(Data lines):
----
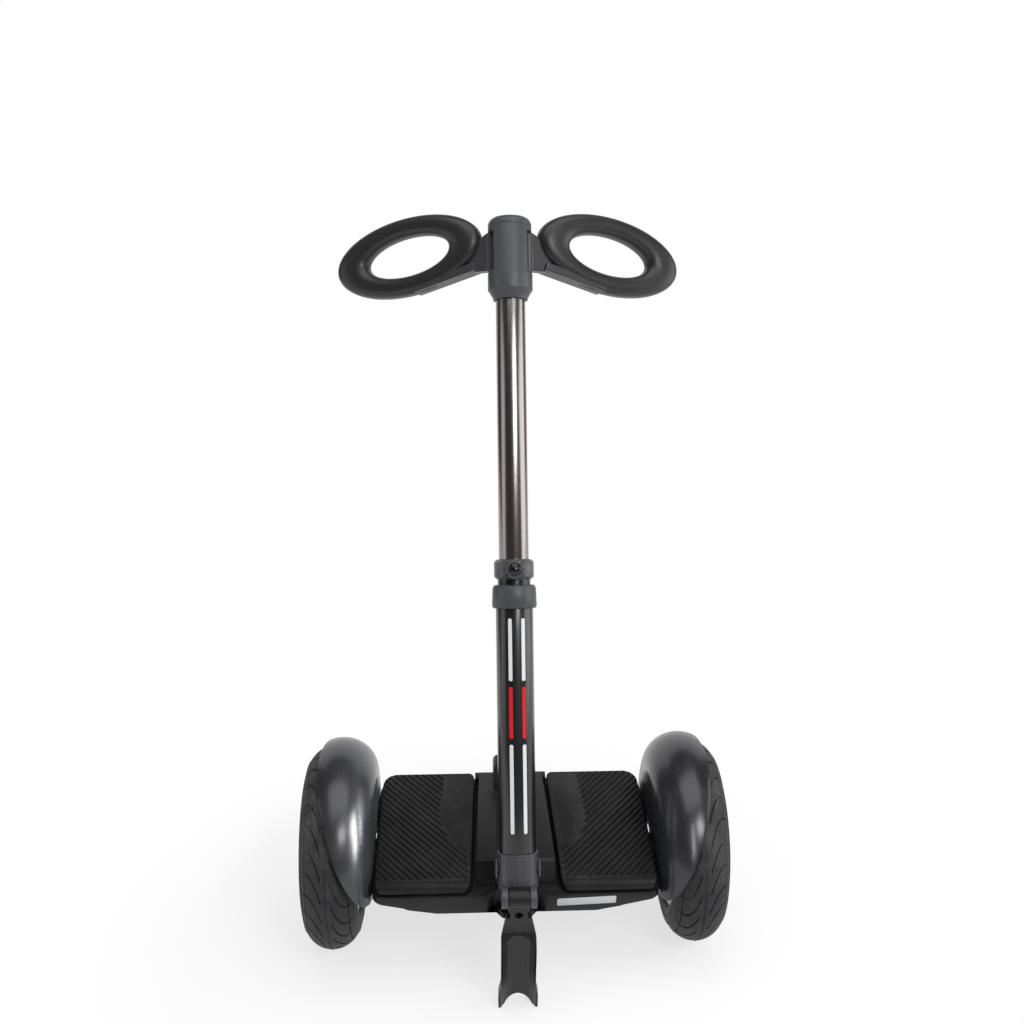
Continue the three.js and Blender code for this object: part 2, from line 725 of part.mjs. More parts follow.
function upperShellGeometry() {
  const side = outline([
    [deckRear, partingUp], [deckRear, deckTop, deckEdge], [deckFront, deckTop, smallEdge],
    [deckFront - lipLean, partingUp],
  ]);
  const plan = outline([
    [-deckHalfWidth, deckRear, deckRearCorner], [deckHalfWidth, deckRear, deckRearCorner],
    [deckHalfWidth, deckFront, deckFrontCorner], [-deckHalfWidth, deckFront, deckFrontCorner],
  ]);
  const slab = common(
    fromSide(side, -deckHalfWidth, deckHalfWidth),
    fromAbove(plan, partingUp, humpTop),
  );
  const nose = fromAbove(noseOutline(), partingUp, noseTop);
  const noseBoss = turnedAlongY([
    [0, -noseFront], [headConeRadius, -noseFront], [noseBossRadius, headConeDepth - noseFront],
    [noseBossRadius, -noseBossRear], [0, -noseBossRear],
  ], tubeSides).translate(0, 0, steeringUp);
  const coneReach = 2 * noseBossRadius;
  const coneRear = (coneReach - headConeRadius) * headConeShare - noseFront;
  const coneSpace = turnedAlongY([
    [0, -noseFront], [headConeRadius, -noseFront], [coneReach, coneRear], [coneReach, -noseFront - overrun],
    [0, -noseFront - overrun],
  ], tubeSides).translate(0, 0, steeringUp);
  const body = join(slab, humpGeometry(), podGeometry(), nose, noseBoss);

  const inner = deckHalfWidth - deckWall;
  const cavity = box(
    -inner, inner, deckRear + deckWall, noseBossRear + deckWall, partingUp - overrun, deckTop - deckSkin,
  );
  const humpInner = humpRearHalfWidth - deckSkin;
  const humpCavity = box(
    -humpInner, humpInner, deckRear + deckWall, noseBossRear - deckSkin, 0, humpTop - valleyDepth - deckSkin,
  );
  const valley = fromFront(outline([
    [-valleyHalfWidth, humpTop - valleyDepth, smallEdge], [valleyHalfWidth, humpTop - valleyDepth, smallEdge],
    [valleyHalfWidth + humpDraft, humpTop + overrun], [-valleyHalfWidth - humpDraft, humpTop + overrun],
  ]), valleyRear, noseBossRear + clearance);
  const spindleBore = turnedAlongY(
    rodProfile(bearingRadius + clearance, -noseFront - overrun, -noseBossRear - deckSkin), tubeSides,
  ).translate(0, 0, steeringUp);
  const spindleTail = turnedAlongY(rodProfile(
    spindleRadius + runningGap, -noseBossRear - deckSkin - overrun, overrun - noseBossRear + deckSkin,
  ), rodSides).translate(0, 0, steeringUp);
  const axleHoles = [-1, 1].map((sign) => turnedAlongX(
    rodProfile(axleRadius + clearance, inner - overrun, deckHalfWidth + overrun), rodSides,
  ).rotateZ(sign < 0 ? Math.PI : 0));
  const pegHoles = [];
  for (const sign of [-1, 1]) {
    for (const [x, forward] of pegPlaces) {
      pegHoles.push(turnedAlongZ(
        rodProfile(padPegRadius + clearance, pegHoleFloor, deckTop + overrun), smallSides,
      ).translate(sign * x, -forward, 0));
    }
    const slotHalf = padBladeHalfLength + clearance;
    const slotDepth = padBladeThickness / 2 + clearance;
    pegHoles.push(box(
      sign * sensorX - slotHalf, sign * sensorX + slotHalf, -slotDepth, slotDepth, 0, deckTop + overrun,
    ));
  }
  const powerPocket = turnedAlongZ(rodProfile(
    powerButtonRadius + clearance, podTop - powerButtonDepth - powerButtonTravel, podTop + overrun,
  ), rodSides).translate(0, -powerButtonForward, 0);
  const chargeBore = turnedAlongY(rodProfile(
    chargeRadius + clearance, -podRear - chargeDepth - clearance, -podRear + overrun,
  ), rodSides).translate(0, 0, chargeUp);
  return cut(
    body, coneSpace, cavity, humpCavity, valley, spindleBore, spindleTail, ...axleHoles, ...pegHoles,
    powerPocket, chargeBore,
  );
}

function noseOutline() {
  return outline([
    [-noseRootHalfWidth, noseBossRear], [noseRootHalfWidth, noseBossRear],
    [noseRootHalfWidth, deckFront - lipLean],
    [noseTipHalfWidth, noseFront, smallEdge], [-noseTipHalfWidth, noseFront, smallEdge],
    [-noseRootHalfWidth, deckFront - lipLean],
  ]);
}

function lowerShellGeometry() {
  const rim = partingUp - clearance;
  const side = outline([
    [deckRear + lipLean, rim], [undersideRear, undersideUp, undersideEdge],
    [undersideFront, undersideUp, undersideEdge], [deckFront - lipLean, rim],
  ]);
  const front = outline([
    [-undersideRimHalfWidth, rim], [-undersideHalfWidth, undersideUp, undersideEdge],
    [undersideHalfWidth, undersideUp, undersideEdge], [undersideRimHalfWidth, rim],
  ]);
  const tray = common(
    fromSide(side, -deckHalfWidth, deckHalfWidth),
    fromFront(front, deckRear, deckFront),
  );
  const chin = fromAbove(noseOutline(), noseBottom, rim);
  const floor = undersideUp + floorThickness;
  const beamBottom = beamTop - beamThickness;
  const beamSpace = box(
    -beamHalfLength - clearance, beamHalfLength + clearance,
    -beamHalfDepth - clearance, beamHalfDepth + clearance, beamBottom - clearance, rim + overrun,
  );
  const batterySpace = box(
    -beamHalfLength + supportRadius, beamHalfLength - supportRadius, -batteryHalfDepth - clearance,
    batteryHalfDepth + clearance, floor, rim + overrun,
  );
  const supports = [-1, 1].flatMap((sideways) => [-1, 1].map((lengthways) => turnedAlongZ(
    rodProfile(supportRadius, floor - floorThickness / 2, beamBottom - clearance), smallSides,
  ).translate(sideways * supportX, lengthways * supportForward, 0)));
  return join(cut(join(tray, chin), beamSpace, batterySpace), ...supports);
}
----
Write out, exactly and with nothing else, the lines of the listing above from its first line through the line with "podGeometry(), nose, noseBoss);".

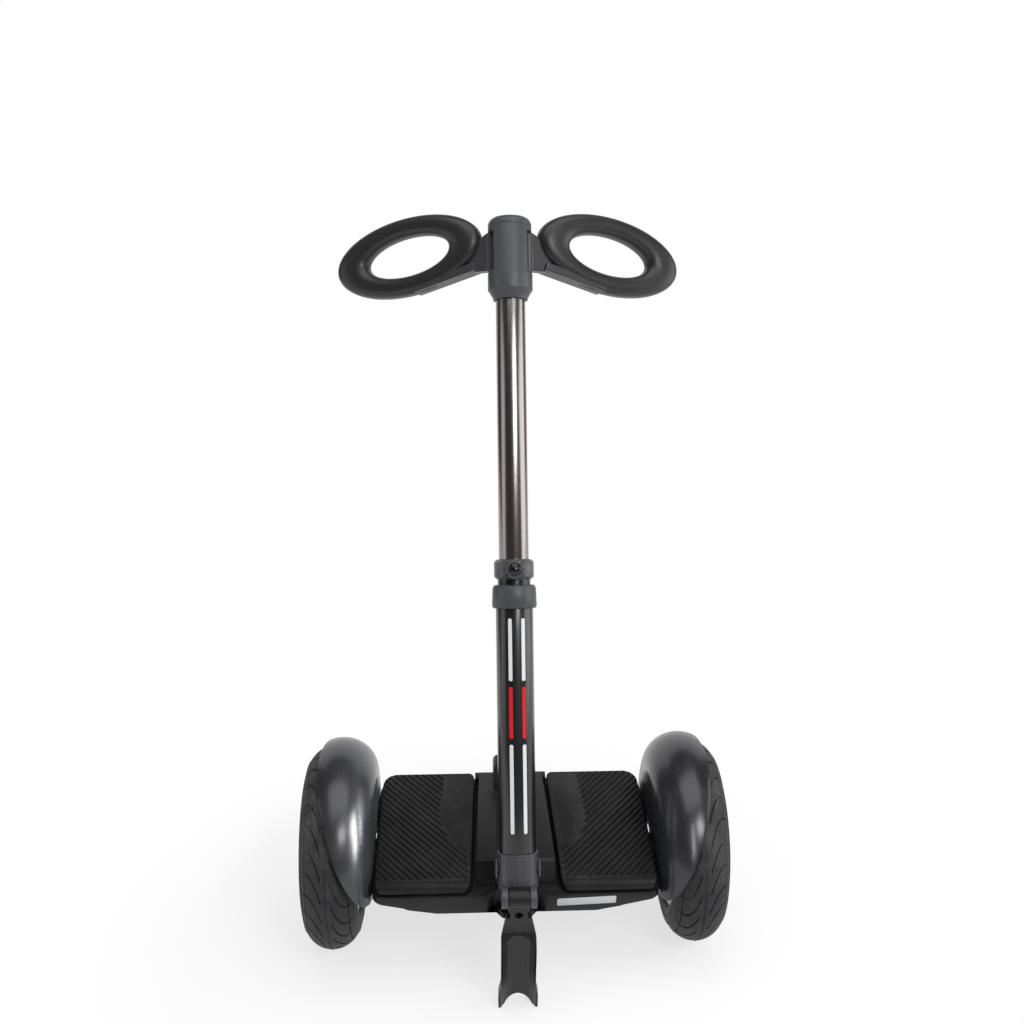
Continue the three.js and Blender code for this object: part 2, from line 725 of part.mjs. More parts follow.
function upperShellGeometry() {
  const side = outline([
    [deckRear, partingUp], [deckRear, deckTop, deckEdge], [deckFront, deckTop, smallEdge],
    [deckFront - lipLean, partingUp],
  ]);
  const plan = outline([
    [-deckHalfWidth, deckRear, deckRearCorner], [deckHalfWidth, deckRear, deckRearCorner],
    [deckHalfWidth, deckFront, deckFrontCorner], [-deckHalfWidth, deckFront, deckFrontCorner],
  ]);
  const slab = common(
    fromSide(side, -deckHalfWidth, deckHalfWidth),
    fromAbove(plan, partingUp, humpTop),
  );
  const nose = fromAbove(noseOutline(), partingUp, noseTop);
  const noseBoss = turnedAlongY([
    [0, -noseFront], [headConeRadius, -noseFront], [noseBossRadius, headConeDepth - noseFront],
    [noseBossRadius, -noseBossRear], [0, -noseBossRear],
  ], tubeSides).translate(0, 0, steeringUp);
  const coneReach = 2 * noseBossRadius;
  const coneRear = (coneReach - headConeRadius) * headConeShare - noseFront;
  const coneSpace = turnedAlongY([
    [0, -noseFront], [headConeRadius, -noseFront], [coneReach, coneRear], [coneReach, -noseFront - overrun],
    [0, -noseFront - overrun],
  ], tubeSides).translate(0, 0, steeringUp);
  const body = join(slab, humpGeometry(), podGeometry(), nose, noseBoss);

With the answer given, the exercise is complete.